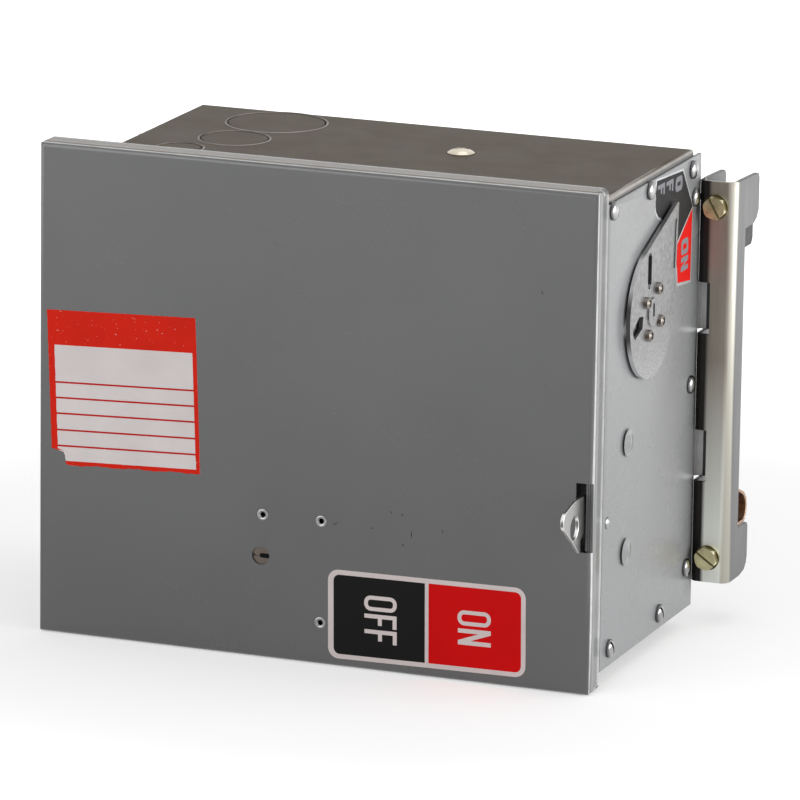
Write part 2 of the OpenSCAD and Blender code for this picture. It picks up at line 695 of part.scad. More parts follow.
module dial() {
    rim = 2.2;
    window_r = 2.8;
    window_z = [15.6, 28.2];
    color([0.66, 0.66, 0.67]) translate([0, dial_y, dial_z]) difference() {
        union() {
            along_x(dial_x, dial_x + dial_t) teardrop(dial_r, pointer_l, pointer_a);
            along_x(dial_x, dial_x + dial_t + 0.7) circle(7.4);
            // raised rib beside the pointer's rear edge
            along_x(dial_x, dial_x + dial_t + 0.6)
                polygon([[dial_r - 2.6, 16], [dial_r - 1.2, 16], [dial_r - 0.2, 41], [dial_r - 1.4, 38]]);
        }
        // hollow back, with a solid hub
        along_x(dial_x - cut, dial_x + dial_t - dial_skin) difference() {
            teardrop(dial_r - rim, pointer_l - 4 * rim, pointer_a);
            circle(dial_hub_r);
        }
        // upper window, lower window and the slot in the hub
        along_x(dial_x - cut, dial_x + dial_t + cut) {
            translate([-5.5, 0]) {
                translate([-window_r, window_z[0]]) square([2 * window_r, window_z[1] - window_z[0]]);
                for (z = window_z) translate([0, z]) circle(window_r);
            }
            polygon([[-14, 0.6], [-20, 1.4], [-29.2, -3.4], [-28.6, -6], [-26, -9], [-14.6, -5.2]]);
        }
        along_x(dial_x + dial_t - 0.6, dial_x + dial_t + cut) {
            translate([-1.2, -2.2]) square([2.4, 6]);
            for (z = [-2.2, 3.8]) translate([0, z]) circle(1.2);
        }
        rod_x(dial_x - cut, dial_x + shaft_seat, 0, 0, shaft_r);
        for (p = stud_at) rod_x(dial_x - cut, dial_x + dial_t + cut, p.x, p.y, stud_r + fit);
    }
}

module dial_studs() {
    color([0.55, 0.52, 0.48]) translate([0, dial_y, dial_z])
        for (p = stud_at) rod_x(dial_x, dial_x + dial_t + 2.3, p.x, p.y, stud_r);
}

module operating_shaft() {
    color([0.6, 0.6, 0.6]) rod_x(crank_x - 1, dial_x + shaft_seat, dial_y, dial_z, shaft_r);
}

module shaft_bushing() {
    flange_t = 2.5;
    color([0.78, 0.68, 0.42]) difference() {
        union() {
            rod_x(x_wall - flange_t, x_side, dial_y, dial_z, bush_r);
            rod_x(x_wall - flange_t, x_wall, dial_y, dial_z, bush_r + 5);
        }
        rod_x(x_wall - flange_t - cut, x_side + cut, dial_y, dial_z, shaft_r + fit);
    }
}

// Wound torsion spring that snaps the switch over
module snap_spring() {
    wire_r = 1.1;
    coil_r = shaft_r + 3;
    turns = 4;
    x0 = frame_x + frame_t;
    x1 = x_wall - 5;
    color([0.35, 0.35, 0.36]) translate([x0, dial_y, dial_z]) rotate([90, 0, 90])
        linear_extrude(x1 - x0, twist = -360 * turns, slices = 28 * turns)
            translate([coil_r, 0]) circle(wire_r, $fn = 10);
}

module drive_crank() {
    color([0.66, 0.66, 0.64]) along_x(crank_x, crank_x + crank_t) translate([dial_y, dial_z]) difference() {
        union() {
            circle(shaft_r + 7.5);
            rotate(-blade_a) translate([-bar_s / 2 - 4, 0]) square([bar_s + 8, bar_r + bar_s / 2 + 4]);
        }
        circle(shaft_r);
        rotate(-blade_a) translate([-bar_s / 2, bar_r - bar_s / 2]) square(bar_s);
    }
}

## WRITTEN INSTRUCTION
Repeat every line of the material exactly as given.

## CORRECT RESULT
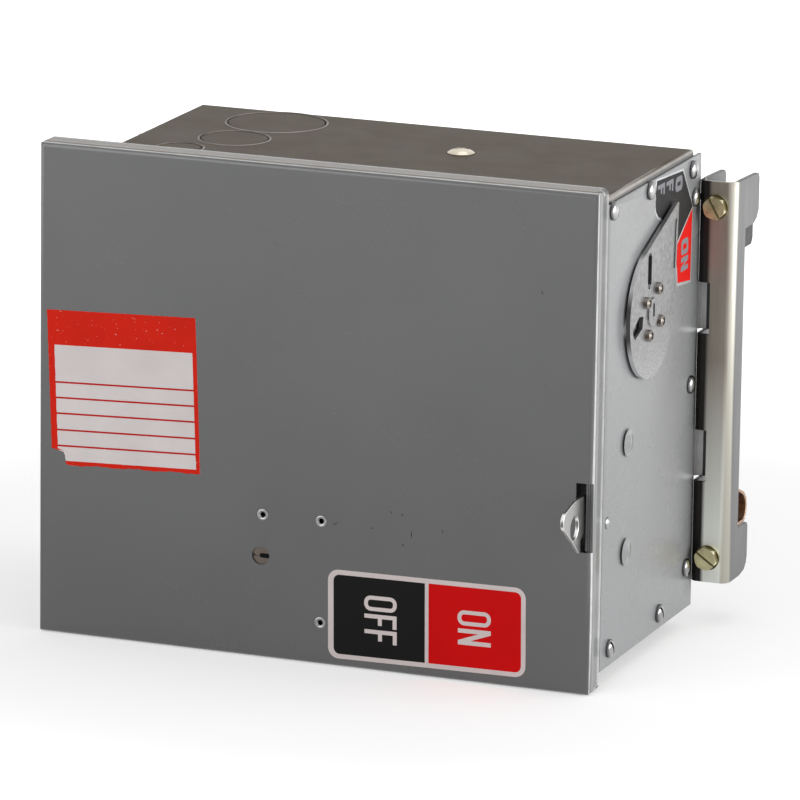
Write part 2 of the OpenSCAD and Blender code for this picture. It picks up at line 695 of part.scad. More parts follow.
module dial() {
    rim = 2.2;
    window_r = 2.8;
    window_z = [15.6, 28.2];
    color([0.66, 0.66, 0.67]) translate([0, dial_y, dial_z]) difference() {
        union() {
            along_x(dial_x, dial_x + dial_t) teardrop(dial_r, pointer_l, pointer_a);
            along_x(dial_x, dial_x + dial_t + 0.7) circle(7.4);
            // raised rib beside the pointer's rear edge
            along_x(dial_x, dial_x + dial_t + 0.6)
                polygon([[dial_r - 2.6, 16], [dial_r - 1.2, 16], [dial_r - 0.2, 41], [dial_r - 1.4, 38]]);
        }
        // hollow back, with a solid hub
        along_x(dial_x - cut, dial_x + dial_t - dial_skin) difference() {
            teardrop(dial_r - rim, pointer_l - 4 * rim, pointer_a);
            circle(dial_hub_r);
        }
        // upper window, lower window and the slot in the hub
        along_x(dial_x - cut, dial_x + dial_t + cut) {
            translate([-5.5, 0]) {
                translate([-window_r, window_z[0]]) square([2 * window_r, window_z[1] - window_z[0]]);
                for (z = window_z) translate([0, z]) circle(window_r);
            }
            polygon([[-14, 0.6], [-20, 1.4], [-29.2, -3.4], [-28.6, -6], [-26, -9], [-14.6, -5.2]]);
        }
        along_x(dial_x + dial_t - 0.6, dial_x + dial_t + cut) {
            translate([-1.2, -2.2]) square([2.4, 6]);
            for (z = [-2.2, 3.8]) translate([0, z]) circle(1.2);
        }
        rod_x(dial_x - cut, dial_x + shaft_seat, 0, 0, shaft_r);
        for (p = stud_at) rod_x(dial_x - cut, dial_x + dial_t + cut, p.x, p.y, stud_r + fit);
    }
}

module dial_studs() {
    color([0.55, 0.52, 0.48]) translate([0, dial_y, dial_z])
        for (p = stud_at) rod_x(dial_x, dial_x + dial_t + 2.3, p.x, p.y, stud_r);
}

module operating_shaft() {
    color([0.6, 0.6, 0.6]) rod_x(crank_x - 1, dial_x + shaft_seat, dial_y, dial_z, shaft_r);
}

module shaft_bushing() {
    flange_t = 2.5;
    color([0.78, 0.68, 0.42]) difference() {
        union() {
            rod_x(x_wall - flange_t, x_side, dial_y, dial_z, bush_r);
            rod_x(x_wall - flange_t, x_wall, dial_y, dial_z, bush_r + 5);
        }
        rod_x(x_wall - flange_t - cut, x_side + cut, dial_y, dial_z, shaft_r + fit);
    }
}

// Wound torsion spring that snaps the switch over
module snap_spring() {
    wire_r = 1.1;
    coil_r = shaft_r + 3;
    turns = 4;
    x0 = frame_x + frame_t;
    x1 = x_wall - 5;
    color([0.35, 0.35, 0.36]) translate([x0, dial_y, dial_z]) rotate([90, 0, 90])
        linear_extrude(x1 - x0, twist = -360 * turns, slices = 28 * turns)
            translate([coil_r, 0]) circle(wire_r, $fn = 10);
}

module drive_crank() {
    color([0.66, 0.66, 0.64]) along_x(crank_x, crank_x + crank_t) translate([dial_y, dial_z]) difference() {
        union() {
            circle(shaft_r + 7.5);
            rotate(-blade_a) translate([-bar_s / 2 - 4, 0]) square([bar_s + 8, bar_r + bar_s / 2 + 4]);
        }
        circle(shaft_r);
        rotate(-blade_a) translate([-bar_s / 2, bar_r - bar_s / 2]) square(bar_s);
    }
}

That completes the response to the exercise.